__Directions__
Write out the complete material exactly as it stands.
____________________
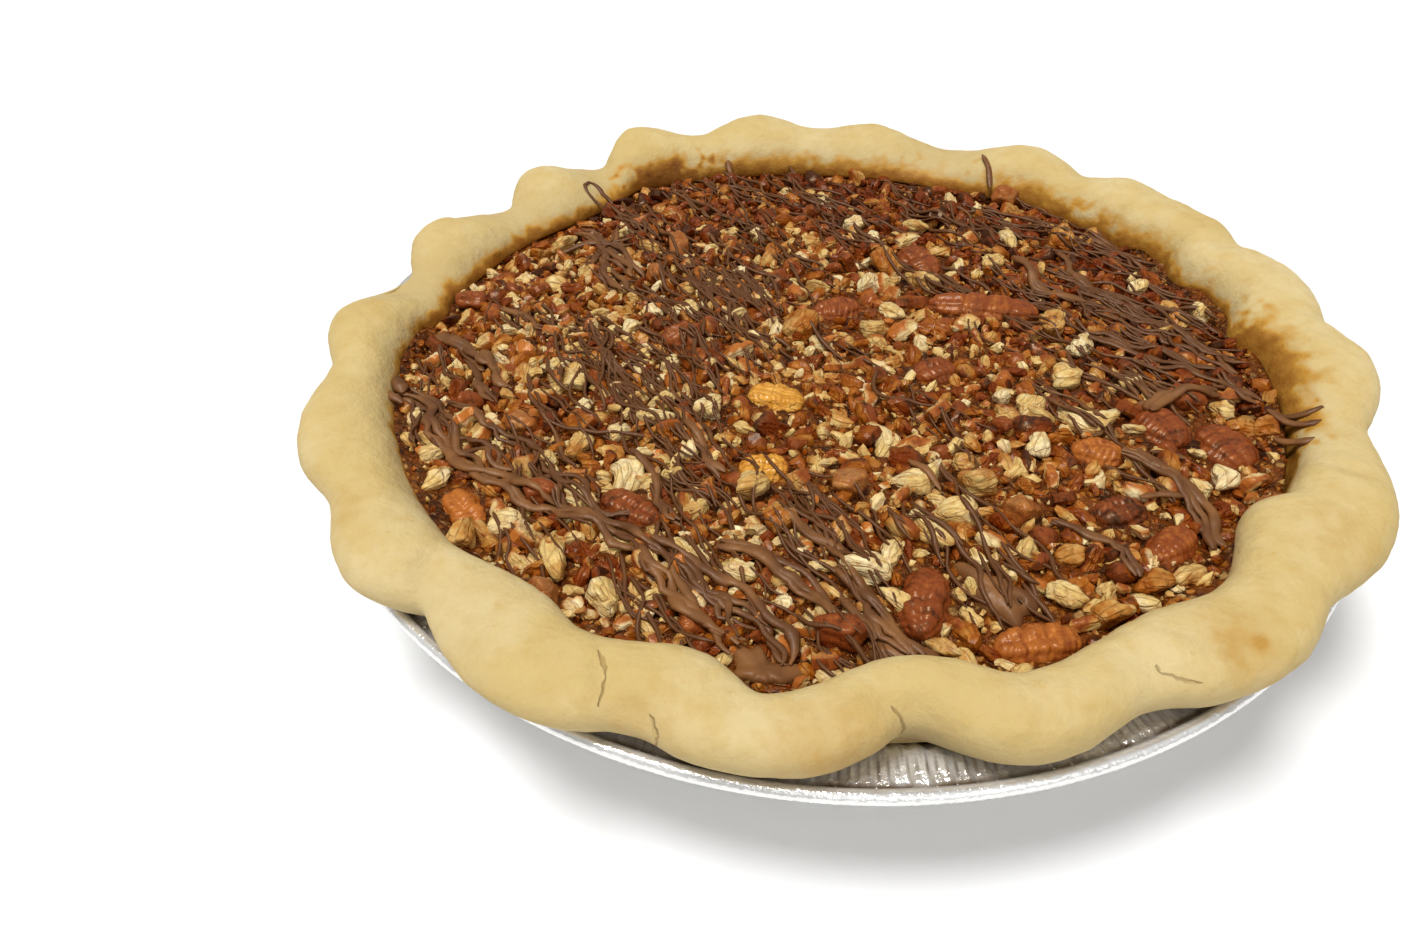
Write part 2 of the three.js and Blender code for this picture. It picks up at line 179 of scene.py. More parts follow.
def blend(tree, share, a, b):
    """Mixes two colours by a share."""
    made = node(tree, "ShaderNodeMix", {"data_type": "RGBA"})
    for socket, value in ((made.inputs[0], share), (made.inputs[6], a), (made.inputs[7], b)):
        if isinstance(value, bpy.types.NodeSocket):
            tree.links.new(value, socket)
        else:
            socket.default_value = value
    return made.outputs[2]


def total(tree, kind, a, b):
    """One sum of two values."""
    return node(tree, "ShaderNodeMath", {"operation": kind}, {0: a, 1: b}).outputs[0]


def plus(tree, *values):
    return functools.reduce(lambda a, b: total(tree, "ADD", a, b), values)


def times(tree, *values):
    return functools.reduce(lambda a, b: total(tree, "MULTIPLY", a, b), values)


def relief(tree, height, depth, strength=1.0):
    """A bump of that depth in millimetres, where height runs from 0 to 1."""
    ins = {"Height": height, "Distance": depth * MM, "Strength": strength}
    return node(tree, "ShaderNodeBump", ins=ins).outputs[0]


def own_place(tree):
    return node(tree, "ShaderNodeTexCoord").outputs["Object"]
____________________
__Result of the exercise__
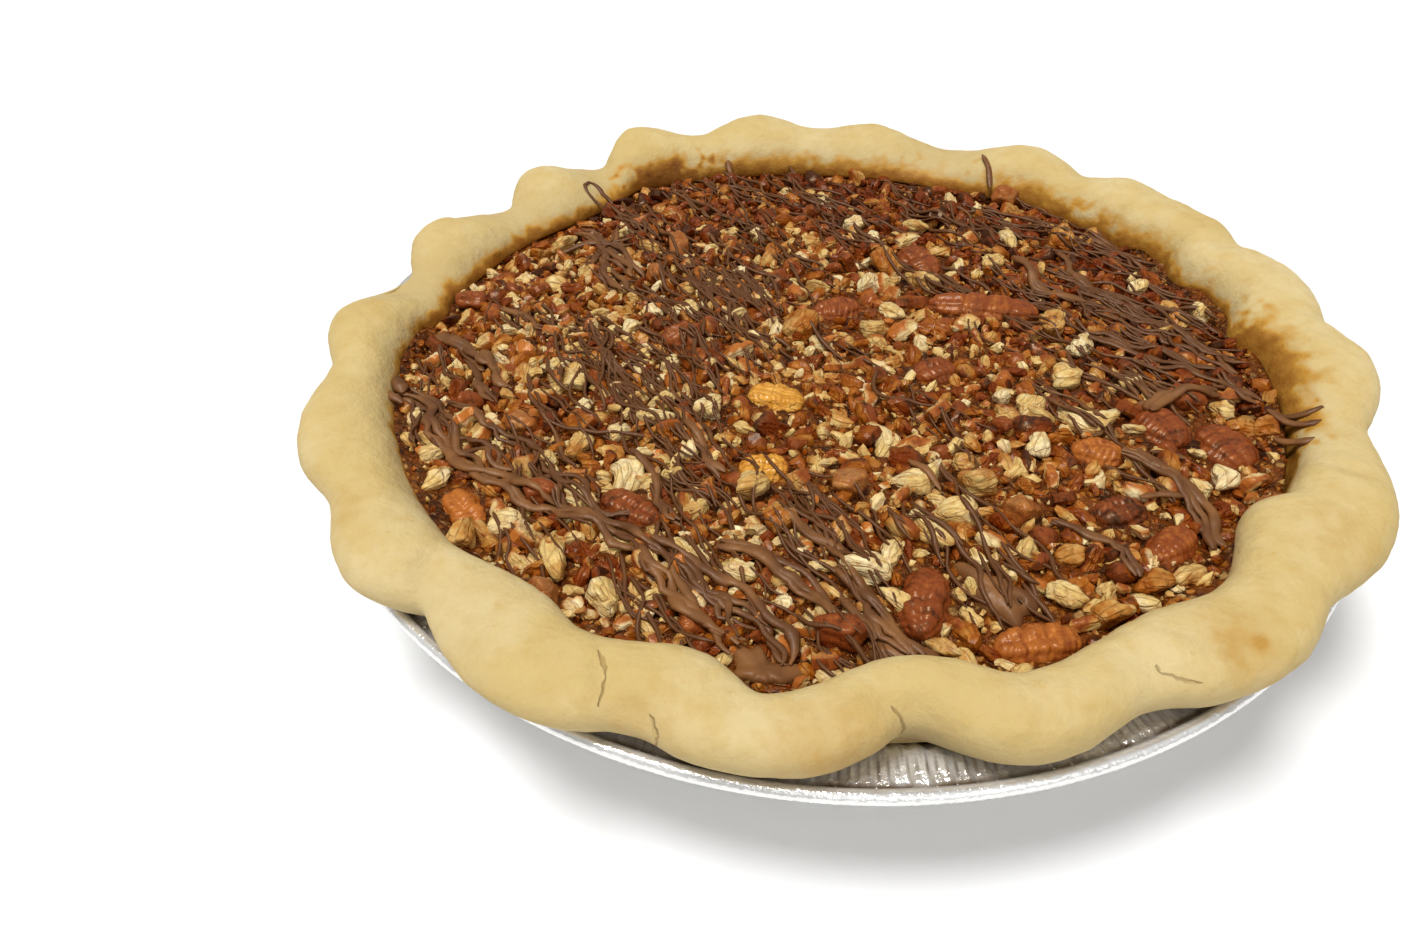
Write part 2 of the three.js and Blender code for this picture. It picks up at line 179 of scene.py. More parts follow.
def blend(tree, share, a, b):
    """Mixes two colours by a share."""
    made = node(tree, "ShaderNodeMix", {"data_type": "RGBA"})
    for socket, value in ((made.inputs[0], share), (made.inputs[6], a), (made.inputs[7], b)):
        if isinstance(value, bpy.types.NodeSocket):
            tree.links.new(value, socket)
        else:
            socket.default_value = value
    return made.outputs[2]


def total(tree, kind, a, b):
    """One sum of two values."""
    return node(tree, "ShaderNodeMath", {"operation": kind}, {0: a, 1: b}).outputs[0]


def plus(tree, *values):
    return functools.reduce(lambda a, b: total(tree, "ADD", a, b), values)


def times(tree, *values):
    return functools.reduce(lambda a, b: total(tree, "MULTIPLY", a, b), values)


def relief(tree, height, depth, strength=1.0):
    """A bump of that depth in millimetres, where height runs from 0 to 1."""
    ins = {"Height": height, "Distance": depth * MM, "Strength": strength}
    return node(tree, "ShaderNodeBump", ins=ins).outputs[0]


def own_place(tree):
    return node(tree, "ShaderNodeTexCoord").outputs["Object"]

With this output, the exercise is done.